DH: Well, no, we have a lot of jazz musicians in this group. I think it helps to bring some people who may have been only thinking about Christopher Wallace and now they know about Miles Davis, now they know about Art Blakey. So that connection with him helps me to get someone to be serious about learning their scales and listening to this type of music. Like I say, you never know why things happen, but you try to use them to the best of your ability.

Chris Wallace was a good friend of mine -- you're talking about the Notorious B.I.G. [also known as Biggie Smalls] -- and really, I didn't agree with some of the things he was saying later on, but I helped him to understand about how maybe to take rap to another place.

NS: I understand he would come over and hang out at your place and you would play him music?

DH: He was at my house every day. I love rap music, but one thing - this was the first thing I told him, was, "You know, you would be a great rapper if I could understand what you were talking about. So you need to spend a lot of time really making the words where people can understand exactly what you're saying." Because a lot of the music, I don't know what they're saying. That's gonna put you on another level, right there -- the enunciation. Such a simple thing, but it's powerful, though. And there's a lot of things that we discussed, and he would go home and actually think about it, and come back and be able to do it.

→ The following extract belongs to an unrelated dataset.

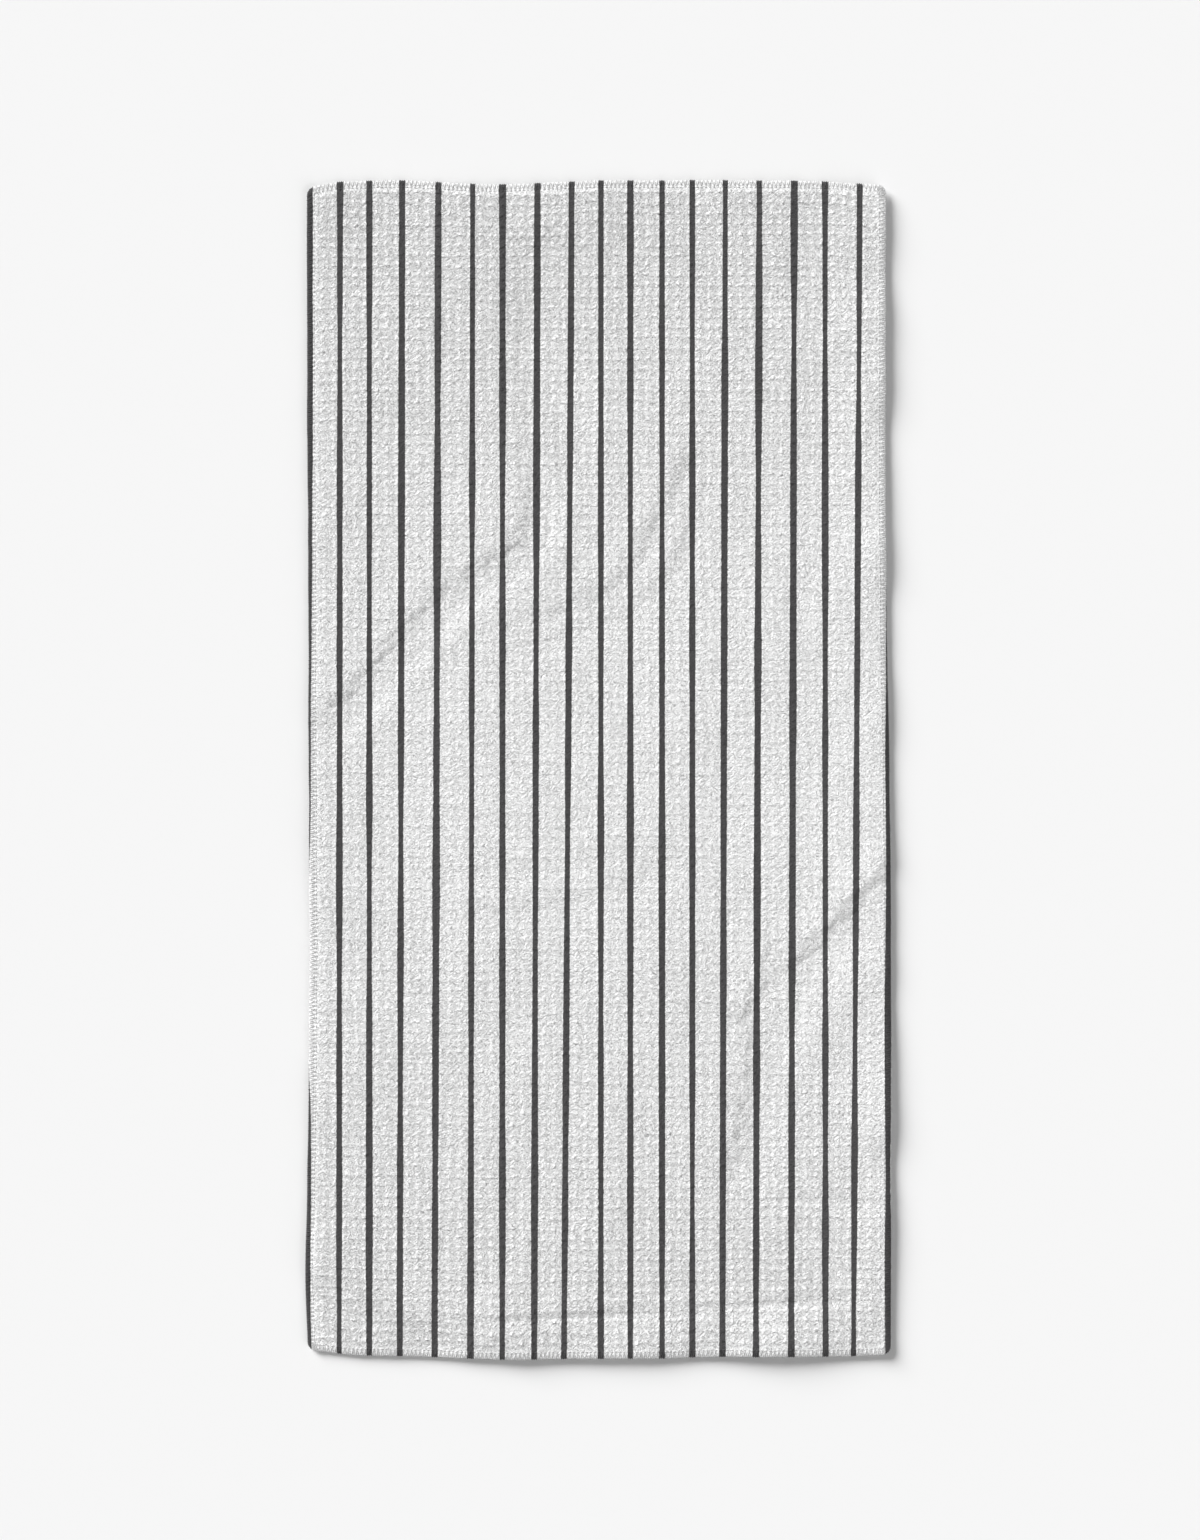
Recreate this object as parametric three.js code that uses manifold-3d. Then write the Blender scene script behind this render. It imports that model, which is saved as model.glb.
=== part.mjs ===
// Golf towel: one waffle-woven microfibre cloth, overlocked round its edge with three threads.
// Millimetres, +Z up, printed face up. The origin is the middle of the underside, X runs across
// the towel and Y along it. The cloth is a plain slab of its full, uncrushed thickness, and each
// thread is a plain closed ring that fills the space its stitches take up in the seam.

import * as THREE from 'three';
import { mergeVertices } from 'three/addons/utils/BufferGeometryUtils.js';
import Module from 'manifold-3d';

// Driving dimensions

const TOWEL_WIDTH = 406;
const TOWEL_LENGTH = 824;
const TOWEL_THICKNESS = 3;
const CORNER_RADIUS = 7;

// From the finished edge to the middle of the needle thread.
const SEAM_WIDTH = 5.3;
const LOOPER_THREAD_THICKNESS = 0.5;
const NEEDLE_THREAD_THICKNESS = 0.5;
const NEEDLE_THREAD_WIDTH = 0.6;

const THREAD_CLEARANCE = 0.3;

// A corner that would shrink away inside the seam keeps at least this radius.
const SMALLEST_CORNER_RADIUS = 0.5;
const ARC_STEPS = 6;

// Derived distances inwards from the finished edge

const NEEDLE_THREAD_OUTSIDE = SEAM_WIDTH - NEEDLE_THREAD_WIDTH / 2;
const NEEDLE_THREAD_INSIDE = SEAM_WIDTH + NEEDLE_THREAD_WIDTH / 2;
const LOOPER_THREAD_INSIDE = NEEDLE_THREAD_OUTSIDE - THREAD_CLEARANCE;
const SEWN_CLOTH_EDGE = LOOPER_THREAD_THICKNESS + THREAD_CLEARANCE;
const FULL_CLOTH_EDGE = NEEDLE_THREAD_INSIDE + THREAD_CLEARANCE;

// Derived heights

const SEWN_CLOTH_BOTTOM = LOOPER_THREAD_THICKNESS + THREAD_CLEARANCE;
const THICKEST_THREAD = Math.max(LOOPER_THREAD_THICKNESS, NEEDLE_THREAD_THICKNESS);
const SEWN_CLOTH_TOP = TOWEL_THICKNESS - THICKEST_THREAD - THREAD_CLEARANCE;
const EDGE_MIDDLE = TOWEL_THICKNESS / 2;
const UPPER_LOOPER_SKIRT_BOTTOM = EDGE_MIDDLE + THREAD_CLEARANCE / 2;
const LOWER_LOOPER_SKIRT_TOP = EDGE_MIDDLE - THREAD_CLEARANCE / 2;

// Materials

const CLOTH_MATERIAL = new THREE.MeshStandardMaterial({
  color: 0xd8d8d9,
  roughness: 0.95,
  metalness: 0,
});

const THREAD_MATERIAL = new THREE.MeshStandardMaterial({
  color: 0xe6e6e6,
  roughness: 0.6,
  metalness: 0,
});

const wasm = await Module();
wasm.setup();

// Draws the towel's rounded outline, moved inwards by inset, into a shape or a path.
function drawOutline(path, inset) {
  const halfWidth = TOWEL_WIDTH / 2 - inset;
  const halfLength = TOWEL_LENGTH / 2 - inset;
  const radius = Math.max(CORNER_RADIUS - inset, SMALLEST_CORNER_RADIUS);
  const centreX = halfWidth - radius;
  const centreY = halfLength - radius;
  const quarter = Math.PI / 2;
  path.moveTo(-centreX, -halfLength);
  path.lineTo(centreX, -halfLength);
  path.absarc(centreX, -centreY, radius, -quarter, 0);
  path.lineTo(halfWidth, centreY);
  path.absarc(centreX, centreY, radius, 0, quarter);
  path.lineTo(-centreX, halfLength);
  path.absarc(-centreX, centreY, radius, quarter, 2 * quarter);
  path.lineTo(-halfWidth, -centreY);
  path.absarc(-centreX, -centreY, radius, 2 * quarter, 3 * quarter);
  return path;
}

// A flat shape raised between two heights, with its heights set exactly so that stacked
// shapes share them.
function raise(shape, bottom, top) {
  const geometry = new THREE.ExtrudeGeometry(shape, {
    depth: 1,
    bevelEnabled: false,
    curveSegments: ARC_STEPS,
  });
  const position = geometry.getAttribute('position');
  for (let i = 0; i < position.count; i += 1) {
    position.setZ(i, position.getZ(i) > 0.5 ? top : bottom);
  }
  return geometry;
}

// The whole area inside the outline at one inset.
function sheet(inset, bottom, top) {
  return raise(drawOutline(new THREE.Shape(), inset), bottom, top);
}

// The band between the outlines at two insets, all the way round the towel.
function ring(outerInset, innerInset, bottom, top) {
  const shape = drawOutline(new THREE.Shape(), outerInset);
  shape.holes.push(drawOutline(new THREE.Path(), innerInset));
  return raise(shape, bottom, top);
}

// Joins overlapping closed geometries into one closed geometry.
function join(geometries) {
  const solids = geometries.map((geometry) => {
    const bare = new THREE.BufferGeometry();
    bare.setAttribute('position', geometry.getAttribute('position'));
    const merged = mergeVertices(bare);
    return new wasm.Manifold(new wasm.Mesh({
      numProp: 3,
      vertProperties: merged.getAttribute('position').array,
      triVerts: new Uint32Array(merged.index.array),
    }));
  });
  const mesh = solids.reduce((all, solid) => all.add(solid)).getMesh();
  const joined = new THREE.BufferGeometry();
  joined.setAttribute('position', new THREE.BufferAttribute(mesh.vertProperties, 3));
  joined.setIndex(new THREE.BufferAttribute(mesh.triVerts, 1));
  joined.computeVertexNormals();
  return joined;
}

// The cloth: full thickness inside the seam, and pressed thinner where the threads wrap it.
function towelCloth() {
  return join([
    sheet(SEWN_CLOTH_EDGE, SEWN_CLOTH_BOTTOM, SEWN_CLOTH_TOP),
    sheet(FULL_CLOTH_EDGE, 0, TOWEL_THICKNESS),
  ]);
}

// The needle thread's row of small stitches on the face, along the seam's inner edge.
function needleThread() {
  const bottom = TOWEL_THICKNESS - NEEDLE_THREAD_THICKNESS;
  return ring(NEEDLE_THREAD_OUTSIDE, NEEDLE_THREAD_INSIDE, bottom, TOWEL_THICKNESS);
}

// The looper thread on the face: a flange over the seam and a skirt down the cut edge.
function upperLooperThread() {
  const flangeBottom = TOWEL_THICKNESS - LOOPER_THREAD_THICKNESS;
  return join([
    ring(0, LOOPER_THREAD_INSIDE, flangeBottom, TOWEL_THICKNESS),
    ring(0, LOOPER_THREAD_THICKNESS, UPPER_LOOPER_SKIRT_BOTTOM, TOWEL_THICKNESS),
  ]);
}

// The looper thread on the back: a flange under the seam and a skirt up the cut edge.
function lowerLooperThread() {
  return join([
    ring(0, LOOPER_THREAD_INSIDE, 0, LOOPER_THREAD_THICKNESS),
    ring(0, LOOPER_THREAD_THICKNESS, 0, LOWER_LOOPER_SKIRT_TOP),
  ]);
}

function namedMesh(name, geometry, material) {
  const mesh = new THREE.Mesh(geometry, material.clone());
  mesh.name = name;
  return mesh;
}

const towel = new THREE.Group();
towel.add(
  namedMesh('towel_cloth', towelCloth(), CLOTH_MATERIAL),
  namedMesh('needle_thread', needleThread(), THREAD_MATERIAL),
  namedMesh('upper_looper_thread', upperLooperThread(), THREAD_MATERIAL),
  namedMesh('lower_looper_thread', lowerLooperThread(), THREAD_MATERIAL),
);

export default towel;
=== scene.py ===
"""Looks of a golf towel laid out flat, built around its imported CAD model.

The towel is one waffle-woven microfibre cloth, overlocked round its edge with a needle thread
and two looper threads, and printed after sewing with narrow dark lines along its length.

The cloth and its threads are first laid out as a flat pattern, where x and y are places on the
cut cloth and z is the height above the middle of its thickness, all in millimetres. The drape
then carries every point of that pattern to its place on the laid towel.
"""

import logging
import math
from dataclasses import dataclass, field
from enum import Enum

import bmesh
import bpy
import numpy as np
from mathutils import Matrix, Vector


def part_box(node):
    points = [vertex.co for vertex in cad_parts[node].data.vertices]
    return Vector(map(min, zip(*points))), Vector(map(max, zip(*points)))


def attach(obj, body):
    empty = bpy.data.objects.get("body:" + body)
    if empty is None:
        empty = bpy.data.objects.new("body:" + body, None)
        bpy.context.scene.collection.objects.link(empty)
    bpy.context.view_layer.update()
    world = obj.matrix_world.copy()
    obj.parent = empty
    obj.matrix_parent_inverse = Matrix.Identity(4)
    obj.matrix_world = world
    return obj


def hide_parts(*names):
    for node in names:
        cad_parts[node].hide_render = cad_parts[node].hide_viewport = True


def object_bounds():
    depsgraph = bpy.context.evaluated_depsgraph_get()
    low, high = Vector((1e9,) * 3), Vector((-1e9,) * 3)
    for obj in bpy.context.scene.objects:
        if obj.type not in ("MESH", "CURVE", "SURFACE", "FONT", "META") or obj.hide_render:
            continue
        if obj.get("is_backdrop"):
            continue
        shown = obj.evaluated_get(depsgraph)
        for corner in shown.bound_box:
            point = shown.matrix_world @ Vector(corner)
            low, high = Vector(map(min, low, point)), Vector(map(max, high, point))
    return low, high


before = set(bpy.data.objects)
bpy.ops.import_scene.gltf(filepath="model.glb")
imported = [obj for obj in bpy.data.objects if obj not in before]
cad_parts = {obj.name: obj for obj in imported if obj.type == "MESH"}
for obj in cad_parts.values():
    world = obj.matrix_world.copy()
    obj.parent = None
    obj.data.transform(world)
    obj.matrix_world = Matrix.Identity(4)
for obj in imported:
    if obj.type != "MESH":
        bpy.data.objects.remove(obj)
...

NS: Was he musical in a traditional sense at all?

DH: Yeah, you know, one of the things I had him doing at one point, was learning solos, but learning how to scat 'em. And he was a brilliant young person, I must admit that. He would sing a Cannonball Adderley solo. I wish that he would have played jazz, but he went on the path that he deemed for himself. It turned out that he became one of the best in his genre, and unfortunately, it led to his early demise. I still miss the young Chris. He had two sides. His mother was a devout Christian. He had a very loving and good side, and then he had his gangster side.